The second possibility is that the shepherds were arrested to serve as bargaining chips. This possibility, which Heller reported, that Israel gathers shepherds into its knapsack as though they were assets in a virtual reality game, is horrifying. The arrest of people for bargaining purposes is an act that suits criminal gangs, which treat people like tradable property. It strips the kidnapped people of their humanity and turns the kidnappers into human traffickers.

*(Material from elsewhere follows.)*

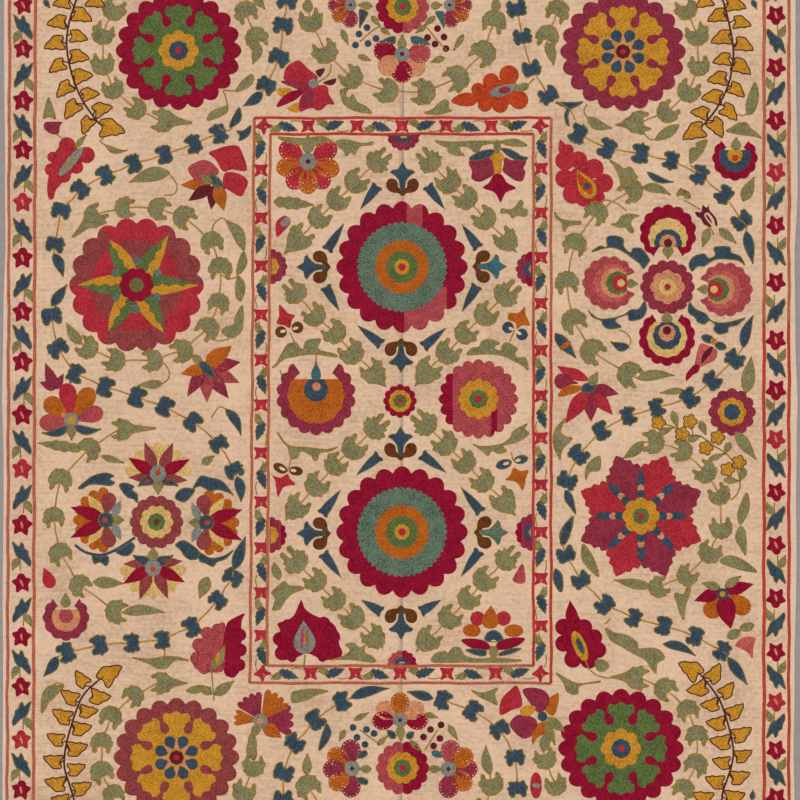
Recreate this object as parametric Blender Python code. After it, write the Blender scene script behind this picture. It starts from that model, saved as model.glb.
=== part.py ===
"""Embroidered wall cloth, sewn from two panels and laid flat with its face up.

The origin is the middle of the underside. +X runs across the cloth, +Y along it towards its
top end, and +Z out of its face. Sizes are in metres, and the tables are in millimetres.
"""
import math
from collections import namedtuple

import bpy

MM = 0.001

# The cloth
HALF_WIDTH = 0.796
HALF_LENGTH = 1.068
SHEET_THICKNESS = 0.0012
STITCH_HEIGHT = 0.0006
STITCH_ROOT = 0.0006
PANEL_GAP = 0.0003

# The seam leans a little: it lies right of the middle, and further right at the top end
SEAM_X_AT_MIDDLE = 0.006
SEAM_LEAN = 0.0025

# How far each side edge is drawn in from the half width, in mm, from the bottom end to the top
EDGE_STEP = 0.1
EDGE_FIRST_Y = -1.0
LEFT_DRAWN_IN = (2, 1, 1, 1, 2, 2, 1, 2, 3, 3, 0, 2, 3, 7, 6, 6, 5, 4, 4, 3, 4)
RIGHT_DRAWN_IN = (5, 6, 6, 8, 6, 6, 3, 2, 3, 2, 0, 4, 5, 6, 0, 0, 3, 4, 4, 5, 4)

# The ruled lines of stitching: the outer border's two lines and the inner panel's two lines
BORDER_LINE_WIDTH = 0.006
PANEL_LINE_WIDTH = 0.005
Rule = namedtuple("Rule", "name left_top left_foot right top foot width")
RULES = (
    Rule("border_outer", -0.780, -0.787, 0.778, 1.048, -1.048, BORDER_LINE_WIDTH),
    Rule("border_inner", -0.729, -0.734, 0.728, 0.996, -0.996, BORDER_LINE_WIDTH),
    Rule("panel_outer", -0.292, -0.300, 0.302, 0.564, -0.566, PANEL_LINE_WIDTH),
    Rule("panel_inner", -0.260, -0.266, 0.267, 0.532, -0.532, PANEL_LINE_WIDTH),
)

# The flowers that stand up most from the ground, in mm. The notch is the depth between two
# lobes as a share of the radius, and the turn is in degrees.
POINTS_PER_LOBE = 3
Flower = namedtuple("Flower", "name x y radius lobes notch turn")
FLOWERS = (
    Flower("medallion_upper", 4, 266, 132, 16, 0.10, 0),
    Flower("medallion_lower", 4, -264, 132, 16, 0.10, 0),
    Flower("corner_top_left", -444, 700, 126, 16, 0.06, 0),
    Flower("corner_top_right", 444, 700, 126, 16, 0.06, 0),
    Flower("corner_foot_left", -450, -714, 126, 16, 0.06, 0),
    Flower("corner_foot_right", 440, -696, 126, 16, 0.06, 0),
    Flower("star_rosette", -526, 232, 134, 12, 0.22, 0),
    Flower("petal_rosette", 480, -232, 124, 8, 0.22, 0),
    Flower("pomegranate", -168, 4, 78, 9, 0.10, 90),
    Flower("panel_rosette", 154, 6, 80, 12, 0.08, 0),
    Flower("panel_middle", 0, -2, 34, 8, 0.10, 0),
    Flower("left_group_middle", -488, -244, 54, 12, 0.08, 0),
    Flower("left_group_top", -484, -134, 52, 8, 0.16, 0),
    Flower("left_group_foot", -488, -352, 52, 8, 0.16, 0),
    Flower("left_group_left", -604, -240, 52, 8, 0.16, 0),
    Flower("left_group_right", -370, -240, 52, 8, 0.16, 0),
    Flower("right_group_middle", 536, 228, 54, 12, 0.08, 0),
    Flower("right_group_top", 536, 340, 56, 9, 0.12, 0),
    Flower("right_group_foot", 536, 116, 56, 9, 0.12, 0),
    Flower("right_group_left", 420, 234, 56, 9, 0.12, 0),
    Flower("right_group_right", 652, 220, 56, 9, 0.12, 0),
    Flower("left_small_flower", -668, -430, 46, 9, 0.12, 0),
    Flower("right_small_flower", 668, 490, 46, 9, 0.12, 0),
    Flower("right_small_rosette", 664, -22, 48, 10, 0.10, 0),
    Flower("top_cluster_middle", 4, 786, 56, 12, 0.10, 0),
    Flower("foot_cluster_middle", 4, -736, 56, 12, 0.10, 0),
)

LEFT_COTTON = (0.63, 0.44, 0.305)
RIGHT_COTTON = (0.665, 0.48, 0.34)
COTTON_ROUGHNESS = 0.9


def clear_scene():
    for item in list(bpy.data.objects):
        bpy.data.objects.remove(item, do_unlink=True)


def collection(name):
    made = bpy.data.collections.new(name)
    bpy.context.scene.collection.children.link(made)
    return made


def material(name, colour):
    made = bpy.data.materials.new(name)
    made.use_nodes = True
    shader = made.node_tree.nodes["Principled BSDF"]
    shader.inputs["Base Color"].default_value = (*colour, 1.0)
    shader.inputs["Roughness"].default_value = COTTON_ROUGHNESS
    shader.inputs["Metallic"].default_value = 0.0
    return made


def flat_shape(name, outlines, foot_z, top_z, home):
    """A flat solid between two heights. A second outline cuts its middle out."""
    curve = bpy.data.curves.new(name, "CURVE")
    curve.dimensions = "2D"
    curve.fill_mode = "BOTH"
    curve.extrude = (top_z - foot_z) / 2
    for outline in outlines:
        spline = curve.splines.new("POLY")
        spline.points.add(len(outline) - 1)
        for point, (x, y) in zip(spline.points, outline):
            point.co = (x, y, 0.0, 1.0)
        spline.use_cyclic_u = True
    drawn = bpy.data.objects.new(name + "_curve", curve)
    drawn.location.z = (top_z + foot_z) / 2
    bpy.context.scene.collection.objects.link(drawn)
    bpy.context.view_layer.update()
    mesh = bpy.data.meshes.new_from_object(drawn.evaluated_get(bpy.context.evaluated_depsgraph_get()))
    mesh.name = name
    made = bpy.data.objects.new(name, mesh)
    made.matrix_world = drawn.matrix_world
    bpy.data.objects.remove(drawn, do_unlink=True)
    home.objects.link(made)
    weld = made.modifiers.new("Weld", "WELD")
    weld.merge_threshold = 0.00001
    return made


def guide(made):
    made.hide_render = True
    made.display_type = "WIRE"
    return made


def cloth_outline():
    """The cloth's edge, anticlockwise, with its side edges as uneven as they hang by hand."""
    rows = [EDGE_FIRST_Y + EDGE_STEP * i for i in range(len(LEFT_DRAWN_IN))]
    right = [(HALF_WIDTH - inset * MM, y) for inset, y in zip(RIGHT_DRAWN_IN, rows)]
    left = [(inset * MM - HALF_WIDTH, y) for inset, y in zip(LEFT_DRAWN_IN, rows)]
    foot = [(left[0][0], -HALF_LENGTH), (right[0][0], -HALF_LENGTH)]
    head = [(right[-1][0], HALF_LENGTH), (left[-1][0], HALF_LENGTH)]
    return foot + right + head + left[::-1]


def flower_outline(flower):
    count = flower.lobes * POINTS_PER_LOBE
    points = []
    for i in range(count):
        angle = math.tau * i / count + math.radians(flower.turn)
        dip = abs(math.sin(math.pi * i / POINTS_PER_LOBE))
        radius = flower.radius * MM * (1 - flower.notch * (1 - dip))
        points.append((flower.x * MM + radius * math.cos(angle), flower.y * MM + radius * math.sin(angle)))
    return points


def rule_outlines(rule):
    """The outer and the inner edge of one ruled frame, which leans at its left side."""
    rings = []
    for side in (0.5, -0.5):
        out = rule.width * side
        rings.append((
            (rule.left_foot - out, rule.foot - out),
            (rule.right + out, rule.foot - out),
            (rule.right + out, rule.top + out),
            (rule.left_top - out, rule.top + out),
        ))
    return rings


def stitched_shapes(home):
    """The raised stitching, as flat shapes that start inside the sheet."""
    foot_z = SHEET_THICKNESS - STITCH_ROOT
    top_z = SHEET_THICKNESS + STITCH_HEIGHT
    for flower in FLOWERS:
        guide(flat_shape(flower.name, [flower_outline(flower)], foot_z, top_z, home))
    for rule in RULES:
        guide(flat_shape(rule.name, rule_outlines(rule), foot_z, top_z, home))


def seam_x(y):
    return SEAM_X_AT_MIDDLE + SEAM_LEAN * y


def panel_side(name, sign, home):
    """The block of space on one side of the seam, past the cloth's edges."""
    far = 2 * HALF_WIDTH * sign
    reach = 1.2 * HALF_LENGTH
    near = PANEL_GAP / 2 * sign
    outline = [
        (seam_x(-reach) + near, -reach),
        (far, -reach),
        (far, reach),
        (seam_x(reach) + near, reach),
    ]
    return guide(flat_shape(name, [outline[::int(sign)]], -SHEET_THICKNESS, 4 * SHEET_THICKNESS, home))


def panel(name, colour, sign, cloth, stitching, cutters):
    """One panel: the sheet with its raised stitching, cut off at the seam."""
    made = flat_shape(name, [cloth_outline()], 0.0, SHEET_THICKNESS, cloth)
    raised = made.modifiers.new("Raised stitching", "BOOLEAN")
    raised.operation = "UNION"
    raised.solver = "EXACT"
    raised.operand_type = "COLLECTION"
    raised.collection = stitching
    cut = made.modifiers.new("Seam", "BOOLEAN")
    cut.operation = "INTERSECT"
    cut.solver = "EXACT"
    cut.object = panel_side(name + "_side", sign, cutters)
    made.data.materials.clear()
    made.data.materials.append(material(name + "_cotton", colour))
    return made


def main():
    clear_scene()
    cloth = collection("embroidered_cloth")
    stitching = collection("stitching_shapes")
    cutters = collection("cutters")
    stitched_shapes(stitching)
    panel("left_panel", LEFT_COTTON, -1.0, cloth, stitching, cutters)
    panel("right_panel", RIGHT_COTTON, 1.0, cloth, stitching, cutters)


main()
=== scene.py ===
from collections import namedtuple
from math import atan2, ceil, cos, degrees, hypot, pi, radians, sin, tau

import bmesh
import bpy
from bpy.props import FloatProperty, FloatVectorProperty, PointerProperty
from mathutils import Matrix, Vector
from mathutils.geometry import delaunay_2d_cdt


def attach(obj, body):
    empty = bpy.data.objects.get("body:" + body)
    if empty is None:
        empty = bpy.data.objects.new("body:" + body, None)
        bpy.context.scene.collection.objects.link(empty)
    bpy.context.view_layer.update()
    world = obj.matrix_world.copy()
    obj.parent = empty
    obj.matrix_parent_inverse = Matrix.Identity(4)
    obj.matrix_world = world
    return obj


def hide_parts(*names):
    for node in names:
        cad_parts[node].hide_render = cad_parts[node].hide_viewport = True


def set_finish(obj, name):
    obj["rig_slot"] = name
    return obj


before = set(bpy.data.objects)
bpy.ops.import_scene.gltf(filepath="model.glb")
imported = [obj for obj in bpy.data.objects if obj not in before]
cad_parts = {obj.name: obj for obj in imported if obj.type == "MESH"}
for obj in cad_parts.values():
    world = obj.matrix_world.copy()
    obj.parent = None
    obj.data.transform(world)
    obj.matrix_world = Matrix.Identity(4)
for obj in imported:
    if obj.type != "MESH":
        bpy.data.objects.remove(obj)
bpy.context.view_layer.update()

bl_info = {
    "name": "Suzani embroidered textile",
    "version": (1, 0, 0),
    "blender": (4, 5, 0),
    "location": "View3D > Sidebar > Suzani",
    "description": "A flat embroidered cotton hanging of two joined panels, with its stitching in silk",
    "category": "Object",
}

# The cloth. Distances along the cloth in the tables below are in millimetres from its middle.
MM = 0.001
HALF_WIDTH = 0.796
HALF_LENGTH = 1.068
LEFT_DRAWN_IN = (2, 1, 1, 1, 2, 2, 1, 2, 3, 3, 0, 2, 3, 7, 6, 6, 5, 4, 4, 3, 4)
RIGHT_DRAWN_IN = (5, 6, 6, 8, 6, 6, 3, 2, 3, 2, 0, 4, 5, 6, 0, 0, 3, 4, 4, 5, 4)
EDGE_FIRST_Y = -1.0
EDGE_STEP = 0.1
SEAM_X_AT_MIDDLE = 0.006
SEAM_LEAN = 0.0025
PANEL_GAP = 0.0003
COLUMN_STEP = 0.012
ROW_STEP = 0.012
HEM_WIDTH = 0.012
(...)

If the defense establishment – which has already committed such abductions in the past, as in the famous affair of the bargaining chips from Lebanon (which ended in the High Court of Justice decision to release them) – has not uprooted this practice, it is embroiling itself in a grave criminal act that cannot be ignored. Objectifying human beings is a clear act of dehumanzation, whether it is sexual objectification or security objectification.

How will we learn the truth about this affair? The only way to find out is for journalists to start asking questions and provide the public with answers. A remark on the margins of the report about “plucking” shepherds is insufficient. It downplays the story and turns it into a humorous anecdote.

We need complete information about how the Syrian shepherds came into the hands of the Israel Defense Forces: Who made the decision, who approved it, is it common practice, how many other foreign nationals have we “plucked” and may be serving time in Israel to this day? And it wouldn’t hurt, either, if they told us what they did with the goats and sheep that lost their shepherds, but that’s for the advanced class.